Should Christians Have a Cup-Half-Full or Cup-Half-Empty Worldview?
HOULD Christians be enlightened cynics who clearly understand the depravity of the world or should they be more of the happy and hopeful type? Which outlook is most in keeping with the heart of the Christian message? Which view best matches reality?
In a recent article for Philosophy Now Magazine, Sam Woolfe explores the philosophical underpinnings of pessimism. He points to a study that observers that those who are more depressive “reflect a more accurate appraisal of the world” while “non-depressives (that is, most people) appraise the world in a positively biased way. They tend to view the past, present, and future with rose-tinted glasses.” Thus, the minority group, the pessimists, are the ones whose views best match reality, the article suggests.
This binary grouping of the population into pessimists and optimists seems to fit lived experience, doesn’t it? Most people—and by most I mean people other than me—can be easily categorized. But I think most people—and by most I mean everyone including me—see themselves as more nuanced and less easily reduced to a particular option. In short, everybody other than us is either too grumpy or too happy. We have found a better balance, so we think.
Of course, I could be wrong in my broad brush description of the world. That’s happened before, sadly enough. I suppose I can only speak for myself. This actually illustrates a problem in asking which perspective is a more accurate description of reality.
Whether or not a pessimistic or optimistic outlook most resembles reality boils down to, well, the nature of reality as it truly is. In other words, we must first establish the nature of reality before we can ask if an attitude is consistent with it. Reality is not swayed by my personal view, by the consensus view of the populace, or even by the expert view of the profesisonals. As one profound thinker once said, “[Reality] is what it is.”

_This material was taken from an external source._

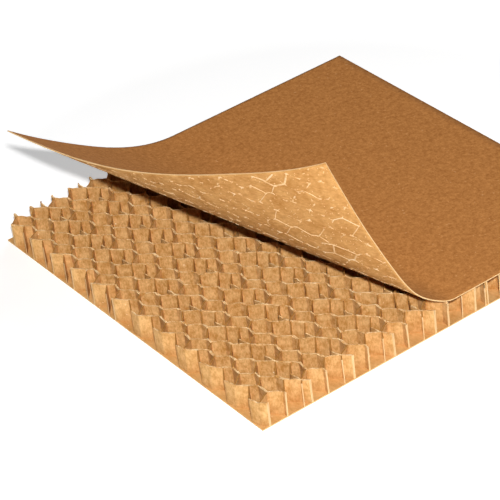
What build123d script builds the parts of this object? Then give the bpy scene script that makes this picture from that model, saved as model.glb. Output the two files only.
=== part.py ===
"""Paper honeycomb board: a square sample with its upper liner peeled back from the core.

Millimetres, +Z up. The origin is the centre of the underside. X runs across the core strips and Y along
them. Two kraft liners hold a core of zigzag paper strips that stand on edge. Each strip is glued to its
neighbours at the flats of its zigzag, and its edges are glued to the liners. Four strips of different
widths make a group, and the group repeats across the board, so every fourth cell is a wide one. Near its
left end the upper liner is peeled off the core and curls up in a cone, with its near corner highest.
"""
from build123d import *

import math
import os
from bisect import bisect
from dataclasses import dataclass

# The board as it was cut, and its papers
BOARD_LENGTH = 152.0
BOARD_WIDTH = 150.0
BOARD_THICKNESS = 10.0
LINER_THICKNESS = 0.4
CORE_PAPER = 0.3

# The core's zigzag: its period along Y, how far in from the left and front edges it starts, and how far
# its strips lean to the left as they run back, in degrees, because the sample wasn't sawn quite square
CELL_PITCH = 13.3
EDGE_MARGIN = 1.6
FIRST_FOLD = 1.9
STRIP_SLANT = 0.6

# The peel: where it starts at the front edge, how it slants to the back, and where the cone's tip lies
PEEL_FRONT = 80.0
PEEL_SLANT = 2.1
CONE_TIP_AHEAD = 31.0
CORNER_BLUNT = 1.0

# Turn of the peeled liner, in degrees for each degree of its fan of straight lines, along the fan
FAN_ANGLES = (0.0, 14.0, 30.0, 48.0, 67.0)
BEND_RATES = (4.1, 0.45, 2.2, 0.2, 2.0)

# Widest flat between two straight lines of the peeled liner: by its fan angle, and by how much it turns
FAN_STEP = 4.0
BEND_STEP = 4.8


@dataclass(frozen=True)
class Strip:
    """One paper strip of a group: its width in X, the run in Y of its falling walls, and its right flat."""

    width: float
    falling_run: float
    right_flat: float


GROUP = (
    Strip(width=4.9, falling_run=6.05, right_flat=4.25),
    Strip(width=3.3, falling_run=3.6, right_flat=2.9),
    Strip(width=3.8, falling_run=3.0, right_flat=3.0),
    Strip(width=4.7, falling_run=3.6, right_flat=0.0),
)

GROUP_WIDTH = sum(strip.width for strip in GROUP)
GROUP_COUNT = math.floor((BOARD_LENGTH - EDGE_MARGIN) / GROUP_WIDTH)
CORE_HEIGHT = BOARD_THICKNESS - 2 * LINER_THICKNESS
LEFT = -BOARD_LENGTH / 2
RIGHT = BOARD_LENGTH / 2
FRONT = -BOARD_WIDTH / 2
BACK = BOARD_WIDTH / 2


def normal_2d(start, end):
    """Unit vector to the left of the way from start to end."""
    run, rise = end[0] - start[0], end[1] - start[1]
    length = math.hypot(run, rise)
    return -rise / length, run / length


def mitre(before, corner, after):
    """Offset of a strip's left face from its centreline at a corner, for a paper of unit half thickness."""
    first, second = normal_2d(before, corner), normal_2d(corner, after)
    spread = 1 + first[0] * second[0] + first[1] * second[1]
    return (first[0] + second[0]) / spread, (first[1] + second[1]) / spread


def zigzag(strip, left_flat, left_x, phase):
    """Folds of a strip's centreline, from past the back edge to past the front one.

    The phase is how far behind the front edge one of the left flats starts.
    """
    half = CORE_PAPER / 2
    right_x = left_x + strip.width
    rising_run = CELL_PITCH - left_flat - strip.falling_run - strip.right_flat
    if not left_flat:
        left_tip = mitre((right_x, rising_run), (left_x, 0), (right_x, -strip.falling_run))
        left_x += half * (abs(left_tip[0]) - 1)
    if not strip.right_flat:
        right_tip = mitre((left_x, strip.falling_run), (right_x, 0), (left_x, -rising_run))
        right_x -= half * (abs(right_tip[0]) - 1)
    folds = []
    for period in range(math.ceil(BOARD_WIDTH / CELL_PITCH) + 1, -2, -1):
        y = FRONT + phase % CELL_PITCH + period * CELL_PITCH
        folds.append((left_x + half, y))
        if left_flat:
            folds.append((left_x + half, y - left_flat))
        y -= left_flat + strip.falling_run
        folds.append((right_x - half, y))
        if strip.right_flat:
            folds.append((right_x - half, y - strip.right_flat))
    return folds


def core_strip(strip, left_flat, left_x, phase):
    """A paper strip that stands on the lower liner, reaches the upper one, and is sawn off at the edges.

    It is laid out square to the board and then turned about the board's near left corner.
    """
    folds = zigzag(strip, left_flat, left_x, phase)
    left_face, right_face = [], []
    for before, fold, after in zip(folds, folds[1:], folds[2:]):
        across, along = mitre(before, fold, after)
        for side, face in ((1, left_face), (-1, right_face)):
            face.append((fold[0] + side * across * CORE_PAPER / 2, fold[1] + side * along * CORE_PAPER / 2))
    outline = Polyline(*left_face, *reversed(right_face), close=True)
    slant = Pos(LEFT, FRONT, 0) * Rot(0, 0, STRIP_SLANT) * Pos(-LEFT, -FRONT, 0)
    blank = Box(BOARD_LENGTH, BOARD_WIDTH, CORE_HEIGHT, align=(Align.CENTER, Align.CENTER, Align.MIN))
    return Pos(0, 0, LINER_THICKNESS) * ((slant * extrude(make_face(outline), CORE_HEIGHT)) & blank)


def core_strips():
    """Every strip of the core from left to right, each one starting where the last one's flats are."""
    strips = []
    left_x = LEFT + EDGE_MARGIN
    phase = FIRST_FOLD
    left_flat = 0.0
    for strip in GROUP * GROUP_COUNT:
        strips.append(core_strip(strip, left_flat, left_x, phase))
        left_x += strip.width
        phase -= left_flat + strip.falling_run
        left_flat = strip.right_flat
    return strips


def bottom_liner():
    """The flat lower liner."""
    return Pos(0, 0, LINER_THICKNESS / 2) * Box(BOARD_LENGTH, BOARD_WIDTH, LINER_THICKNESS)


def bend_rate(fan_angle):
    """Turn of the liner for each degree of its fan, between the values given above."""
    right = min(bisect(FAN_ANGLES, fan_angle), len(FAN_ANGLES) - 1)
    start, end = FAN_ANGLES[right - 1], FAN_ANGLES[right]
    share = (fan_angle - start) / (end - start)
    return BEND_RATES[right - 1] + share * (BEND_RATES[right] - BEND_RATES[right - 1])


def cone_tip():
    """The point in front of the board that all the straight lines of the peeled liner run from."""
    across = CONE_TIP_AHEAD * math.tan(math.radians(PEEL_SLANT))
    return Vector(LEFT + PEEL_FRONT + across, FRONT - CONE_TIP_AHEAD, BOARD_THICKNESS)


def fan_angle_of(x, y):
    """Fan angle of the straight line that runs through a point of the flat liner."""
    tip = cone_tip()
    return math.degrees(math.atan2(tip.X - x, y - tip.Y)) - PEEL_SLANT


def reach(fan_angle):
    """Where a line of the fan enters and leaves the liner, as lengths from the cone's tip."""
    tip = cone_tip()
    turn = math.radians(fan_angle + PEEL_SLANT)
    enter = (FRONT - tip.Y) / math.cos(turn)
    leave = min((BACK - tip.Y) / math.cos(turn), (tip.X - LEFT) / math.sin(turn))
    return enter, leave


def fan_angles():
    """Angles of the lines that the peeled liner is made from, with one through its far corner."""
    far_corner = fan_angle_of(LEFT, BACK)
    near_corner = fan_angle_of(LEFT, FRONT + CORNER_BLUNT)
    angles = [0.0]
    while angles[-1] < near_corner:
        corner = far_corner if angles[-1] < far_corner else near_corner
        step = min(FAN_STEP, BEND_STEP / bend_rate(angles[-1]))
        angle = angles[-1] + step
        angles.append(angle if angle < corner - step / 2 else corner)
    return angles


def fan_bends(angles):
    """Turn of the liner at each line, which takes in half of the flat before it and half of the next one.

    The first line stays straight, so that the liner meets its glued part face to face.
    """
    middles = [(before + after) / 2 for before, after in zip(angles, angles[1:])]
    ends = middles[1:]
    bends = [bend_rate((start + end) / 2) * (end - start) for start, end in zip([0.0] + ends, ends)]
    return [0.0] + bends + [0.0]


def curl_lines():
    """Ends of the liner's upper and lower line along each line of the fan, each one turned up a little more."""
    tip = cone_tip()
    turn = math.radians(PEEL_SLANT)
    along, normal = Vector(-math.sin(turn), math.cos(turn), 0), Vector(0, 0, 1)
    angles = fan_angles()
    lines = []
    for before, angle, bend in zip([0.0] + angles, angles, fan_bends(angles)):
        half_bend = bend / 2
        along = along.rotate(Axis((0, 0, 0), normal), angle - before)
        normal = normal.rotate(Axis((0, 0, 0), along), half_bend)
        enter, leave = reach(angle)
        inner, outer = tip + along * enter, tip + along * leave
        under = normal * (-LINER_THICKNESS / math.cos(math.radians(half_bend)))
        lines.append((inner, outer, inner + under, outer + under))
        normal = normal.rotate(Axis((0, 0, 0), along), half_bend)
    return lines


def facet(*corners):
    """A flat face through its corners."""
    return make_face(Polyline(*corners, close=True))


def curled_part(lines):
    """The peeled liner, flat between the lines of its fan. Its cut edges twist, so they are triangles."""
    faces = [facet(inner, outer, outer_under, inner_under)
             for inner, outer, inner_under, outer_under in (lines[0], lines[-1])]
    for near, far in zip(lines, lines[1:]):
        faces.append(facet(near[0], near[1], far[1], far[0]))
        faces.append(facet(near[2], near[3], far[3], far[2]))
        for end in (0, 1):
            faces.append(facet(near[end], far[end], far[end + 2]))
            faces.append(facet(near[end], far[end + 2], near[end + 2]))
    return Solid(Shell(faces))


def glued_part(peel_line):
    """The liner right of the peel, flat on the core."""
    front, back = peel_line[:2]
    outline = Polyline((front.X, FRONT), (RIGHT, FRONT), (RIGHT, BACK), (back.X, BACK), close=True)
    return Pos(0, 0, BOARD_THICKNESS - LINER_THICKNESS) * extrude(make_face(outline), LINER_THICKNESS)


def top_liner():
    """The upper liner: glued down right of the peel, and curled up left of it."""
    lines = curl_lines()
    return glued_part(lines[0]) + curled_part(lines)


def main():
    """Write one file for each piece."""
    os.makedirs("parts", exist_ok=True)
    export_step(bottom_liner(), "parts/bottom_liner.step")
    export_step(top_liner(), "parts/top_liner.step")
    for number, strip in enumerate(core_strips(), start=1):
        export_step(strip, f"parts/core_strip_{number:02d}.step")


main()
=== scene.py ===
"""Dresses the paper honeycomb board: its papers, its glue marks, and the light and camera of the photograph.

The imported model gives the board's place and size. Here its papers get their real surfaces: strips that are a
little bent and torn along the top, a liner that curls up in a smooth cone, and the glue on its underside.
Lengths are in metres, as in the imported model, and MM turns millimetres into them.
"""

import logging
import math
from dataclasses import dataclass, field
from enum import Enum, IntEnum
from functools import reduce
from typing import Any, Callable

import bpy
import numpy as np
from mathutils import Matrix, Vector


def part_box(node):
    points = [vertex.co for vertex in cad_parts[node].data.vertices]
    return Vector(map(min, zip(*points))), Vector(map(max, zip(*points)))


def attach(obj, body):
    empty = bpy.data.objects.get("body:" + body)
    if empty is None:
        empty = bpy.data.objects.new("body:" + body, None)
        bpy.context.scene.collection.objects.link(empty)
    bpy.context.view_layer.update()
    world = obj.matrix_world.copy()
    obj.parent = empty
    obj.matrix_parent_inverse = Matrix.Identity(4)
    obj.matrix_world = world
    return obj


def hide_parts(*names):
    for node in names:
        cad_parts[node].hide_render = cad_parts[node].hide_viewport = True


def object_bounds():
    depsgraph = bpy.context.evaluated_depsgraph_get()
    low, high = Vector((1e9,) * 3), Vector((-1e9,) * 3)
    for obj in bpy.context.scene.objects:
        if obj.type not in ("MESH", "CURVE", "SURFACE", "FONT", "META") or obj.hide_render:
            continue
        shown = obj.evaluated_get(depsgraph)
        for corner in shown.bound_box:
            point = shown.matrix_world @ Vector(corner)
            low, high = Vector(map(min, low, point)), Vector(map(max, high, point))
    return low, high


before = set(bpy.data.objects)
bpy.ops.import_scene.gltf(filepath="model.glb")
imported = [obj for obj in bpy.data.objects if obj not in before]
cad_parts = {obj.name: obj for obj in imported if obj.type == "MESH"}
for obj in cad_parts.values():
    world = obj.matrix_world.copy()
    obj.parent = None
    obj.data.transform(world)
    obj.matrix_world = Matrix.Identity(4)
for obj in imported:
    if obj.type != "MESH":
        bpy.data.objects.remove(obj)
CAD_LOW, CAD_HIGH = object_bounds()

LOG = logging.getLogger("honeycomb_board")
MM = 0.001
WHITE = "#FFFFFF"

# Seeds of the random draws, to which a strip's number is added. The core's own strips take their number alone
SLIT_SEED, DASH_SEED, DOT_SEED = 100, 500, 700

Tree, Socket = bpy.types.NodeTree, bpy.types.NodeSocket
Face = Callable[[np.ndarray, np.ndarray], np.ndarray]


class Slot(Enum):
    """The record's material slots."""

    LINER = "kraft_liner"
    CORE = "core_paper"


def linear(hex_colour: str) -> tuple[float, float, float, float]:
    """Turn an sRGB hex colour into the linear colour that a shader takes.

    Args:
        hex_colour: Six hex digits after a hash sign.

    Returns:
        Linear red, green, blue and an alpha of 1.
    """
    channels = [int(hex_colour[i:i + 2], 16) / 255 for i in (1, 3, 5)]
    values = [c / 12.92 if c <= 0.04045 else ((c + 0.055) / 1.055) ** 2.4 for c in channels]
    return values[0], values[1], values[2], 1.0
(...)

So, which is it? Is the world positive or negative? To know that, we need a powerful intellect who is not subject to the emotional ups and downs experienced in life, someone outside of this physical world, who can describe for us just what the nature of world truly is.
Christians of course believe we have such information, from outside of the system, making sense on what goes on inside the system. For the Christian, we have every reason to have a negative view of the effects of sin, but every reason to be hopeful because of the work of God in redemption and the promise of a new creation. If this is true, as I believe it is, then it is not an optimistic or pessimistic view of reality that is most accurate. It is a biblical view, a mixture of the two, that grieves in a fallen world, but not as those without hope (1 Thessalonians 4:13).